We remain part of the Anti-Racism Network of South Africa (ARNSA) and were instrumental in the national communications campaigns for Anti-Racism Week, securing coverage in national and local newspapers, on billboards across the country and during two of the South African national cricket team’s T20 games.

In July 2016, the Foundation hosted a two-day ARNSA colloquium with the theme “Reckoning with Race” and in October we co-convened the annual ARNSA conference at Constitution Hill, with a specific focus on practical anti-racism actions. Organisations working on practical anti-racism strategies, such as the Wits Centre for Diversity Studies, the Democracy Development Programme, Standard Bank and the Institute for Justice and Reconciliation attended the conference and shared their experiences and tools.

In March 2016, the Foundation convened a dialogue on Afrikaner identities in collaboration with the Ahmed Kathrada Foundation and the University of the Witwatersrand and, in July 2016, partnered with the Steve Biko Foundation on a dialogue on reconciliation in King William’s Town.

In February 2017, we hosted a dialogue on social cohesion with European Union representatives. The Foundation also made written and oral submissions to the Human Rights Commission’s hearings on racism and social media in South Africa, which concluded in February 2017.

We have created a dialogue space to understand the dynamics of land ownership and traditional leadership in South Africa. In April 2016, the Foundation partnered with the Council for the Advancement of the South African Constitution (CASAC) in convening a focus group on land and traditional leadership. As a result, a submission on land reform was made to Parliament’s High Level Panel on key legislation. Research commissioned as part of the process also led to significant public engagement, including discussions with political parties.

Between August 2016 and February 2017, the Foundation co-convened several dialogues between Agri SA, a federation of agricultural organisations, and civil groupings to look for civil society-driven solutions for building sustainable rural communities.

The Foundation remains deeply committed to understanding poverty and inequality in South Africa. Our partnership with a university-led think tank led to the development of The Mandela Initiative (MI), a cross-sector, cross-disciplinary project to inform strategies against poverty and inequality.
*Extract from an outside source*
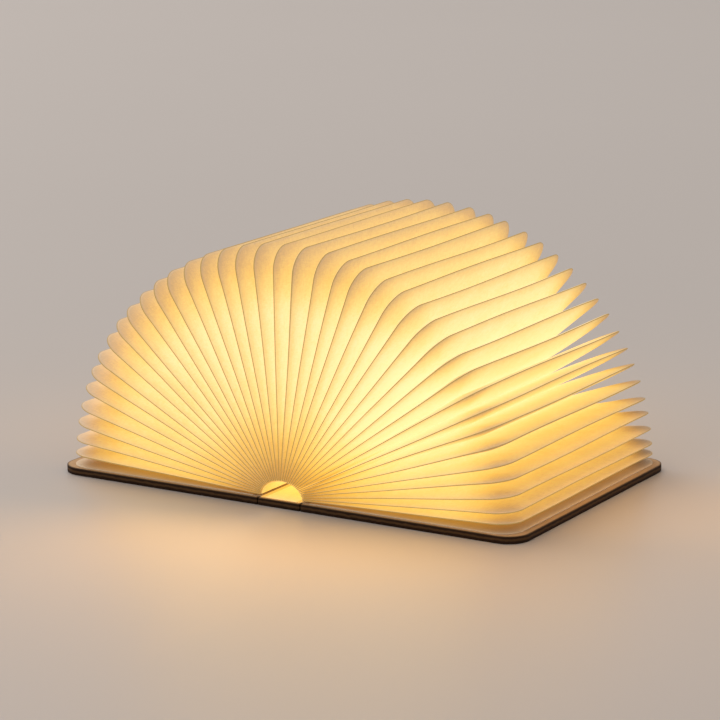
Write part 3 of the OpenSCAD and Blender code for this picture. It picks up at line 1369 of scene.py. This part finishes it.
@dataclass(frozen=True)
class PageLight:
    """How much light comes through a ply, about 0 to 1, as a product of shares.

    It grows from the shaded root outwards, and falls towards the rim, the outer end and the
    corners, most on the ply that faces right: that extra loss is painted shade, the side that
    the room's key light from the left misses. Pages that lie near a cover are darkened by
    painted shade too, more on their ply that faces down. The tips of the corners lose more on
    pages that lie near a cover: at the front more on the left, at the back more on the right.
    """

    root: float = 0.95  # away from the root's shade
    root_loss: float = 0.46
    root_reach: float = 42.0 * MM
    end: Loss = Loss(22.0 * MM, 0.06)
    # painted shade: the turned terms darken the ply that faces right, which the room's key light
    # from the left misses
    rim: Loss = Loss(5.0 * MM, 0.02, turned=0.13)
    outer: Loss = Loss(28.0 * MM, 0.27, turned=0.07, lean=-0.21)
    corner: Loss = Loss(28.0 * MM, 0.02, turned=0.12)
    tip_start: float = 2.0 * MM
    tips: ClassVar[dict[Side, tuple[Loss, Loss]]] = {  # front and back
        Side.RIGHT: (Loss(12.0 * MM, 0.06, low=0.20), Loss(18.0 * MM, 0.12, low=0.76)),
        Side.LEFT: (Loss(12.0 * MM, 0.11, low=0.46), Loss(18.0 * MM, 0.10, low=0.40)),
    }
    lean_gain: float = 0.05
    # painted shade on pages near a cover, more on their ply that faces down
    low_loss: float = 0.22
    low_down_loss: float = 0.12
    lean_slope: float = 45.0  # degrees, as is the spread
    lean_spread: float = 24.0
    turned: tuple[float, float] = (0.5, 0.6)  # of a ply that faces up, and what its turn adds

    def attitude(self, leaf: Leaf, sign: float) -> Attitude:
        """How a page's ply stands.

        Args:
            leaf: The page.
            sign: 1 for the ply that faces the next page over the top, -1 for the other.

        Returns:
            The attitude.
        """
        across, up = sign * leaf.normal
        level, gain = self.turned
        off = (math.degrees(leaf.slope) - self.lean_slope) / self.lean_spread
        low = 1 - math.sin(leaf.slope)
        return Attitude(level + gain * across, (1 - up) / 2, low, math.exp(-(off**2)))

    def through(
        self, leaf: Leaf, s: np.ndarray, y: np.ndarray, rim: np.ndarray, sign: float
    ) -> np.ndarray:
        """The light at each point of a ply.

        Args:
            leaf: The page.
            s: Distances from the root.
            y: Places across the page.
            rim: Distances to the rim.
            sign: 1 for the ply that faces the next page over the top, -1 for the other.

        Returns:
            The light, painted shade included, about 0 to 1.
        """
        way = self.attitude(leaf, sign)
        out, end = leaf.length - s, leaf.half - np.abs(y)
        corner = np.hypot(out, end)
        front, back = (tip.share(corner - self.tip_start, way) for tip in self.tips[leaf.side])
        root = self.root - self.root_loss * np.clip(1 - s / self.root_reach, 0.0, 1.0) ** 2
        sides = self.end.share(end, way) * self.rim.share(rim, way) * self.outer.share(out, way)
        corners = self.corner.share(corner, way) * np.where(y > 0, back, front)
        # painted shade on pages near a cover, more on their ply that faces down
        low_page_shade = (self.low_loss + self.low_down_loss * way.down) * way.low**2
        return root * sides * corners * (1 + self.lean_gain * way.lean - low_page_shade)


@dataclass(frozen=True)
class Wave:
    """A slow wave in the paper, whose phase turns from page to page."""

    height: float
    length: float
    turn: float

    def at(self, place: np.ndarray | float, i: int) -> np.ndarray:
        """Its height on page i: height times sin(place / length + turn i)."""
        return self.height * np.sin(place / self.length + self.turn * i)


@dataclass
class Fan:
    """The pages, each a pocket of two plies seamed at its front, outer and back rim."""

    paintbox: Paintbox
    nodes: dict[str, bpy.types.Object]
    light: PageLight = PageLight()
    corner_r: float = 9.0 * MM
    ply: float = 0.09 * MM  # from the middle plane to a ply, at the rim
    seam: float = 0.15 * MM
    seam_plain: float = 0.05 * MM  # where the rim's dark line begins to fade
    seam_fade: float = 0.25 * MM
    swell: float = 24.0 * MM  # from the rim to where the pocket is full
    fold: float = 0.8 * MM
    fold_share: float = 0.08  # of the swell
    bow: float = 0.22
    meet: float = 0.995  # share of the way to the neighbour's ply
    middle_x: float = -0.28 * MM
    sheet_gap: float = 0.1 * MM
    lean: Wave = Wave(0.06, 1.0, 2.4)
    lean_start: float = 0.7
    across_wave: Wave = Wave(0.07, 19.0 * MM, 1.9)
    along_wave: Wave = Wave(0.04, 11.0 * MM, 2.7)
    keep: float = 0.05  # share of a pocket's thickness that is left when closed
    along_count: int = 48
    across_count: int = 57
    crowding: float = 2.1
    leaves: list[Leaf] = field(default_factory=list)

    def build(self) -> list[bpy.types.Object]:
        """Make every page.

        Returns:
            The pages, from the right cover over the top to the left cover.
        """
        names = sorted(name for name in self.nodes if "_page_" in name)
        right, left = ([Leaf.read(n) for n in names if n.startswith(str(side))] for side in Side)
        self.leaves = right + left[::-1]
        return [self._page(i) for i in range(len(self.leaves))]

    def _meeting(self, i: int, step: int, s: np.ndarray) -> np.ndarray:
        """Where a page's ply meets its neighbour's.

        Two pages of one side share the gap evenly. The two topmost pages meet in the upright
        plane at middle_x, which lies between the places that they close to, so that either
        half can close by itself. The page next to a cover swells down to the end sheet.

        Args:
            i: Number of the page.
            step: 1 for the neighbour over the top, -1 for the one below.
            s: Distances from the root.

        Returns:
            Points in X and Z, one for each distance.
        """
        leaf = self.leaves[i]
        mine = leaf.at(s)
        if not 0 <= i + step < len(self.leaves):
            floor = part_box(f"{leaf.side}_end_sheet")[1].z + self.sheet_gap
            return np.stack([mine[..., 0], np.full_like(s, floor)], -1)
        other = self.leaves[i + step].at(s)
        if self.leaves[i + step].side is leaf.side:
            return (mine + other) / 2
        ahead = mine[..., 0] - self.middle_x
        share = np.clip(ahead / (mine[..., 0] - other[..., 0] + 1e-9), 0.0, 1.0)
        return mine + share[..., None] * (other - mine)

    def _rim(self, leaf: Leaf, s: np.ndarray, y: np.ndarray) -> np.ndarray:
        """Distance to the rounded rim: that of a rounded box whose root side is open.

        Args:
            leaf: The page.
            s: Distances from the root.
            y: Places across the page.

        Returns:
            The distance inwards from the rim.
        """
        r = self.corner_r
        a, b = s - (leaf.length - r), np.abs(y) - (leaf.half - r)
        outside = np.hypot(np.maximum(a, 0), np.maximum(b, 0))
        return r - outside - np.minimum(np.maximum(a, b), 0)

    def _stations(self, leaf: Leaf) -> tuple[np.ndarray, np.ndarray]:
        """The grid of a ply: distances from the root, and places across it.

        The lines crowd together at the rim, as 1 - (1 - u)^crowding. Across, they spread
        over the width that the rounded corners leave at each distance.

        Args:
            leaf: The page.

        Returns:
            Two arrays of the grid's shape, s and y.
        """
        u = np.linspace(0.0, 1.0, self.along_count)
        v = np.linspace(-1.0, 1.0, self.across_count)
        s = leaf.length * (1 - (1 - u) ** self.crowding)
        v = np.sign(v) * (1 - (1 - np.abs(v)) ** self.crowding)
        r = self.corner_r
        over = np.clip(s - (leaf.length - r), 0.0, r)
        width = leaf.half - r + np.sqrt(np.maximum(r * r - over * over, 0.0))
        return np.meshgrid(s, v, indexing="ij")[0], width[:, None] * v[None, :]

    def _waver(self, i: int, s: np.ndarray, y: np.ndarray) -> np.ndarray:
        """How far the paper's rim strays from its plane, as a share of the half gap.

        A steady lean for each page, and two slow waves along the rim with a phase of the
        page's own.

        Args:
            i: Number of the page.
            s: Distances from the root.
            y: Places across the page.

        Returns:
            The share, between -0.2 and 0.2.
        """
        waves = self.across_wave.at(y, i) + self.along_wave.at(s, i)
        return self.lean.at(self.lean_start, i) + waves

    def _page(self, i: int) -> bpy.types.Object:
        """Make one page.

        A ply's point is the middle plane's point, moved towards the meeting surface by the
        swell. It is a quarter ellipse over the rounded fold at the seam, and then a slightly
        bowed slope d (1 + bow (1 - d)), where d is the share of the swell's depth behind it.

        Args:
            i: Number of the page.

        Returns:
            The piece.
        """
        leaf = self.leaves[i]
        s, y = self._stations(leaf)
        rim = self._rim(leaf, s, y)
        depth = np.clip((rim - self.seam) / (self.swell - self.seam), 0.0, 1.0)
        fold = np.clip((rim - self.seam) / self.fold, 0.0, 1.0)
        rise = self.fold_share * np.sqrt(1 - (1 - fold) ** 2)
        rise = rise + (1 - self.fold_share) * depth * (1 + self.bow * (1 - depth))
        rise = rise[..., None]
        middle = leaf.at(s)
        above, below = (self._meeting(i, step, s) - middle for step in (1, -1))
        waver = self._waver(i, s, y)[..., None]
        lean = np.where(waver > 0, above, below) * np.abs(waver) * (1 - rise)
        plies, glows = [], []
        for sign, gap in ((1.0, above), (-1.0, below)):
            flat = sign * self.ply * leaf.normal * (1 - rise) + lean
            x, z = np.moveaxis(middle + flat + self.meet * rise * gap, -1, 0)
            plies.append(np.stack([x, y, z], -1))
            glows.append(self.light.through(leaf, s, y, rim, sign))
        seam = 1 - smooth((rim - self.seam_plain) / self.seam_fade)
        marks = {"glow": Mesh.rings(*glows), "seam": Mesh.rings(seam, seam)}
        faces = Mesh.sleeve(*s.shape, turned=False)
        page = Mesh.build(f"{leaf.name}_pocket", Mesh.rings(*plies), faces, marks, PAPER_CREASE)
        self.paintbox.paint(page, Finish.PAGE)
        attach(page, leaf.name)
        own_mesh(page)
        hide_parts(leaf.name, f"{leaf.side}_pleats")
        return page


@dataclass(frozen=True)
class Bindings:
    """The thin paper strips that arch under the page roots.

    As a cover closes, its strip sinks with its body, so that it ends between the closed
    pages' roots and the module's diffuser.
    """

    paintbox: Paintbox
    arc: int = 24
    across_count: int = 60
    keep: float = 0.03  # share of a strip's height that is left when closed
    lift: float = 0.2 * MM  # from the crown to where it flattens to
    thickness: float = 0.2 * MM
    foot: float = 0.4 * MM  # how far the ellipse's middle lies under the strip
    last_angle: float = 89.0
    # painted light from the module on the strip, dimmer towards its ends
    glow: float = 0.62
    glow_gain: float = 0.14  # away from the ends
    glow_reach: float = 12.0 * MM

    def build(self) -> list[bpy.types.Object]:
        """Make both strips.

        Returns:
            The pieces.
        """
        return [self._strip(side) for side in Side]

    def _strip(self, side: Side) -> bpy.types.Object:
        """Make one strip: a quarter of an ellipse in X and Z, carried along Y.

        Args:
            side: The side that it lies on.

        Returns:
            The piece.
        """
        node = f"{side}_binding"
        low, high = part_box(node)
        reach = max(abs(low.x), abs(high.x))
        base = low.z - self.foot
        start = math.asin(self.foot / (high.z - base))
        turns = np.linspace(start, math.radians(self.last_angle), self.arc)
        ys = np.linspace(low.y, high.y, self.across_count)
        turn, y = np.meshgrid(turns, ys, indexing="ij")
        plies = []
        for t in (0.0, self.thickness):
            x = side.value * (reach - t) * np.cos(turn)
            z = base + (high.z - base - t) * np.sin(turn)
            plies.append(np.stack([x, y, z], -1))
        points = Mesh.rings(*plies)
        end = (high.y - np.abs(points[..., 1])) / self.glow_reach
        marks = {"glow": self.glow + self.glow_gain * smooth(end), "seam": np.zeros_like(end)}
        faces = Mesh.sleeve(self.arc, self.across_count, turned=side is Side.RIGHT)
        strip = Mesh.build(f"{side}_root_strip", points, faces, marks, PAPER_CREASE)
        self.paintbox.paint(strip, Finish.BINDING)
        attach(strip, f"{side}_binding")
        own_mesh(strip)
        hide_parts(node)
        return strip


# ------------------------------------------------------------------ light module


@dataclass(frozen=True)
class Module:
    """The light module: its CAD nodes keep their shapes and get their finishes."""

    paintbox: Paintbox
    finishes: ClassVar[dict[str, Finish]] = {
        "right_magnets": Finish.MAGNET,
        "left_magnets": Finish.MAGNET,
        "module_tray": Finish.TRAY,
        "battery_cell": Finish.CELL,
        "battery_leads": Finish.LEAD,
        "light_board": Finish.BOARD_MASK,
        "light_diodes": Finish.DIODE,
        "opening_sensor": Finish.SENSOR,
        "charge_socket": Finish.SOCKET,
        "diffuser_cover": Finish.DIFFUSER,
    }

    def build(self) -> list[bpy.types.Object]:
        """Dress the module's nodes and the magnets.

        Returns:
            The nodes.
        """
        nodes = [bpy.data.objects[name] for name in self.finishes]
        for node in nodes:
            self.paintbox.paint(node, self.finishes[node.name])
        return nodes


def main() -> None:
    """Load the frame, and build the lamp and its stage."""
    logging.basicConfig(level=logging.INFO, format="%(name)s: %(message)s")
    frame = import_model()
    joints = {joint["name"]: joint for joint in frame["joints"]}
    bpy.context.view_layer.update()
    Camera().build()
    Studio().build()
    paintbox = Paintbox()
    parts = (
        Covers(paintbox, joints),
        Fan(paintbox, frame["nodes"]),
        Bindings(paintbox),
        Module(paintbox),
    )
    for part in parts:
        for piece in part.build():
            LOG.info("%s: %d faces", piece.name, len(piece.data.polygons))


if __name__ == "__main__":
    main()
The MI seeks to generate a national conversation on arguably the biggest challenge facing South Africa. A dedicated website ( has gone live and staff have been recruited for the project.

We continue to promote dialogue on memory work and reckoning with oppressive pasts. In October 2016, we hosted a dialogue on science and ethics with young scientists in concert with the Poisoned Pasts exhibition.
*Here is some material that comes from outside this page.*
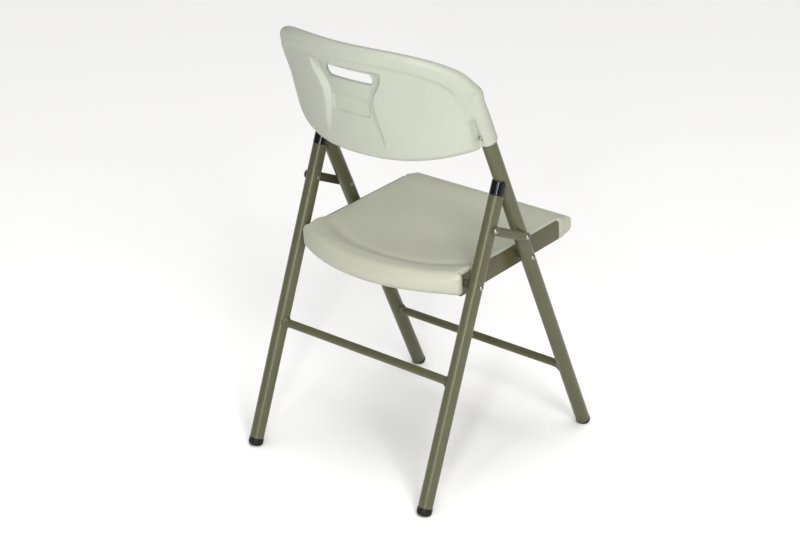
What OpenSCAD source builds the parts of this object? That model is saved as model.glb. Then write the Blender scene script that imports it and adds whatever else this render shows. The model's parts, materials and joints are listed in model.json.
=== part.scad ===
// Folding chair: two pairs of round steel legs that cross at the seat,
// a moulded seat between side rails and a curved moulded backrest.
// +Z is up, the sitter faces -Y and the sitter's left is +X.

/* [Frame] */
// Outside diameter of every leg tube
tube_d = 28; // [24:1:30]
// Wall of every leg tube
tube_wall = 1.3; // [1:0.1:2]
// Half the distance between the left and right tube centre lines
frame_half = 215.5; // [210:0.5:220]
// Distance between the front and rear feet, at the floor
foot_spread = 502.6; // [495:1:510]
// Lean of the front tubes from upright
front_lean = 25.67; // [25:0.1:26.5]
// Lean of the rear legs from upright
rear_lean = 19.42; // [19:0.1:20]
// Outside diameter of the crossbars
crossbar_d = 16; // [14:1:18]

/* [Pivots] */
// Seat pivot, measured up the front tube
seat_pivot_s = 468.8; // [466:0.5:471]
// Link pivot, measured up the front tube
link_pivot_s = 523.2; // [520:0.5:526]
// Seat pivot, measured up the rear leg
rear_seat_s = 435.9; // [433:0.5:438]
// Link pivot, measured up the rear leg
rear_link_s = 543; // [540:0.5:546]
// Diameter of the pivot rivets
rivet_d = 7; // [6:0.5:9]

/* [Seat] */
// Outer faces of the two seat rails, half the distance apart
rail_half = 191; // [188:0.5:193]
// Height of a seat rail
rail_h = 43; // [38:1:44]
// Front edge of the seat, ahead of the seat pivot
seat_front = 175; // [165:1:178]
// Rear edge of the seat, behind the seat pivot
seat_rear = 238; // [232:1:242]
// Wall of the moulded plastic
shell_wall = 3; // [2.5:0.5:4]

/* [Backrest] */
// Top of the backrest
back_top = 859; // [850:1:865]
// Bottom of the backrest
back_low = 638; // [630:1:645]
// Thickness of the moulded panel
back_t = 22; // [18:1:26]
// Width of the hand slot
slot_w = 108; // [90:1:120]
// Height of the hand slot
slot_h = 24; // [20:1:26]

/* [Hidden] */
$fn = 96;
fit = 0.05;
gap = 0.3;
tube_r = tube_d / 2;
bore_r = tube_r - tube_wall;
rivet_r = rivet_d / 2;
rivet_head_r = 5;
rivet_head_h = 2.8;
rivet_tail_r = 5;
rivet_tail_h = 1.8;
bush_r = 7.5;
front_foot_y = -foot_spread / 2;
rear_foot_y = foot_spread / 2;
front_tube_low = 9;
front_tube_top = 858;
rear_tube_low = 15;
rear_tube_top = 606;
cap_top = 640;
foot_round = 7;
tube_out = frame_half + tube_r;
front_bar_s = 163.3;
rear_bar_s = 252.5;

// Side-plane places, as [y, z]
function on_front(s) = [front_foot_y + s * sin(front_lean), s * cos(front_lean)];
function on_rear(s) = [rear_foot_y - s * sin(rear_lean), s * cos(rear_lean)];
pivot_a = on_front(seat_pivot_s);
pivot_b = on_rear(rear_seat_s);
pivot_c = on_rear(rear_link_s);
pivot_d = on_front(link_pivot_s);
seat_run = norm(pivot_b - pivot_a);
seat_fall = atan2(pivot_a[1] - pivot_b[1], pivot_b[0] - pivot_a[0]);
link_run = norm(pivot_d - pivot_c);
link_rise = atan2(pivot_c[1] - pivot_d[1], pivot_c[0] - pivot_d[0]);

// Seat section, in the seat's own frame: y to the rear from the front pivot, z up
rail_top = 18.5;
rail_t = 1.5;
rail_front = 136;
rail_rear = 166;
rail_flange = 22;
seat_under = rail_top - rail_h + rail_t + 0.1;
seat_top = 19.5;
seat_in = rail_half - rail_t - 0.2;
seat_lip = 194;
front_roll_r = (seat_top - seat_under) / 2;
rear_roll_r = 19.5;
roll_up = 3;
corner_r = 12;
arc_r = 352;
dish_depth = 8;
dish_r = 1500;
screw_at = [-75, 85];
screw_x = rail_half - 13;
screw_r = 2.5;
rail_gap = 0.5;
ease = 0.5;
tail_room = 4;

// Link layer, outboard of the tubes
link_in = tube_out + 0.8;
link_t = 2.6;
link_w = 17;
link_out = link_in + link_t;

// Backrest: a shell between two cones on one upright axis
cone_y = front_foot_y + 144.3;
cone_z = 740;
cone_r = 310.9;
cone_flare = 0.24;
cone_half = 190;
back_half = 234;
back_power = 3.2;
back_shoulder = 745;
back_steps = 48;
low_half = 209;
low_rise = 33;
sleeve_low = 758;
sleeve_top = 860;
sleeve_r = 18;
slot_z = 793;
back_screw_s = 777;
back_screw_r = 2.2;
back_seat_r = sleeve_r - 1.2;
back_head_r = 4;
back_head_h = 2.4;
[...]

The Foundation has also hosted dialogues with the embassy of Chile and the University of Pretoria on the politics of transitions, and welcomed a dialogue with the embassy of Algeria, with Ambassador Noureddine Djoudi delivering a lecture about events in 1962 when he served as English translator for Nelson Mandela during his visit to Morocco.

We hosted the second series of Nelson Mandela International Dialogues with the GIZ Global Leadership Academy, with 10 countries represented and encounters in Cape Town, Rwanda and Sri Lanka during 2016. A series of reflections were written following the dialogues and projects funded by GIZ based on the work.

As a result of the Mandela Dialogues, the Foundation also hosted a study tour in February 2017 by the peace organisation the Centre for Nonviolent Action, focusing on cross-border work throughout the Balkans.